Restaurants

Fallout for restaurant industry could be even worse than forecast after Harvey batters Texas

Key Points
  • Canaccord on Wednesday lowered its August same-store sales estimate for the restaurant industry to a drop of between 2 and 4 percent.
  • Houston, which is one of the largest restaurant markets in the U.S., represents about 2 percent of the restaurant footprint in the country.
  • "We know what happened to the industry when Katrina hit, but this is far greater," NPD analyst Bonnie Riggs told CNBC.
The Bayfront Seafood restaurant is surrounded by floodwaters in the aftermath of Hurricane Harvey Saturday, Aug. 26, 2017, in Palacios, Texas.
David J. Phillip | AP

Heavy rainfall and flooding continued in Houston and other parts of Texas and Louisiana on Wednesday, with areas in these regions expected to see a year's worth of rainfall before the storm is set to dissipate on Thursday.

The continued deluge was already expected to weigh on restaurant sales, but it seems the fallout could be even worse than originally forecast.

Canaccord on Wednesday lowered its August same-store sales estimate for the restaurant industry to a drop of between 2 and 4 percent. Previously the research firm had expected same-store sales for the month to be down between 1 and 2 percent.

"We expect the month to be significantly impacted in the final week by the ongoing record rainfall and flooding in south Texas and Louisiana from Hurricane Harvey, which made landfall on August 25," Lynne Collier, an analyst at Canaccord, wrote in a research note Wednesday.

Collier said that Houston, which is one of the largest restaurant markets in the U.S., represents about 2 percent of the restaurant footprint in the country.

"While the restaurant industry will lose a week or more of business in Houston and surrounding areas, some restaurant companies will have a lengthened impact to sales depending on the severity of property damage," she wrote. "In some cases, we think the lingering effects will carry well into September and likely into Q4."

There are some 13,000 restaurants in Houston and more than 7,000 of those locations are chain restaurants, Bonnie Riggs, an NPD Group analyst, told CNBC.

Restaurant brands that have a significant number of locations in the Texas and Louisiana area stand to see sales shrink in the near term because of closures and displaced workers.

Also, with thousands focused on rebuilding their lives and homes, going out to eat will not be a priority. Evacuees will have restricted disposable income, with most of their funds going toward rebuilding. Riggs said that customers will not have the luxury of eating out very often, if at all, and restaurants in that area will struggle for the foreseeable future because of this.

"We know what happened to the industry when Katrina hit, but this is far greater," Riggs said.

On Wednesday, Wedbush analyst Nick Setyan identified the restaurants that it covers that are most at risk for sales losses due to the destruction of Harvey: Jack in the Box, Chuy's, The Cheesecake Factory, BJ's Restaurants, and Fiesta Restaurant Group, which owns Taco Cabana.

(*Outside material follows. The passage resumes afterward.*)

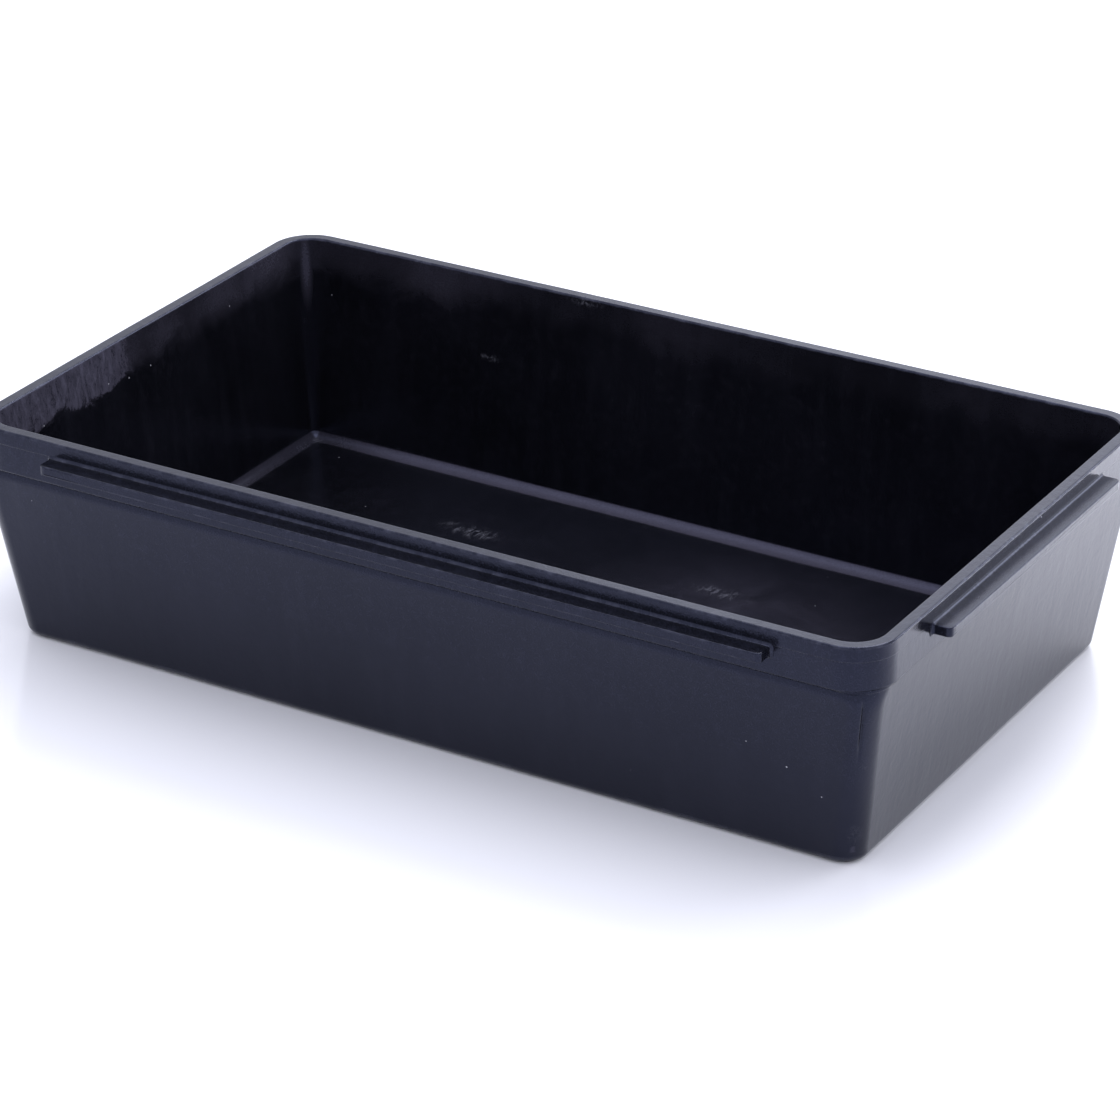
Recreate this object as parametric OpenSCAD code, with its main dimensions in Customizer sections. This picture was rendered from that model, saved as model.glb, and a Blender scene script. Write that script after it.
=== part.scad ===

Setyan's data depicts what he expects would happen to sales and EPS per day if 100 percent of each company's locations in the Houston area remained shuttered. All EPS numbers are the worst-case scenario for each company.

"Our goal is to put parameters around the possible impact as stores remain closed," he wrote.

In addition, he predicted that Jack in the Box would lose about $24,000 per day in royalty payments and that The Cheesecake Factory's Grand Lux location would lose about $27,000 in sales per day.

In Wednesday trading, shares of Chuy's fell a quarter of a percent, shares of Jack in the Box were up about a quarter of a percent, The Cheesecake Factory was up 1.7 percent, Fiesta Restaurant Group was up about half a percent, and BJ's Restaurants was up about 1.5 percent.

"It's too early to know exactly what the devastation will mean in terms of lost sales, but when the fourth-largest market in the country is essentially stopped in its tracks for what looks like at least a week and probably more, there will be lost sales," David Henkes, principal at Technomic, told CNBC via email. "And the lingering impact of restaurant closures mean that it will continue well after the storm ends."

In addition, the majority of relief efforts will be geared toward rebuilding homes, not businesses. So, restaurant owners who are unable to finance the restoration of their location may be forced to stay closed longer or shutter their business altogether.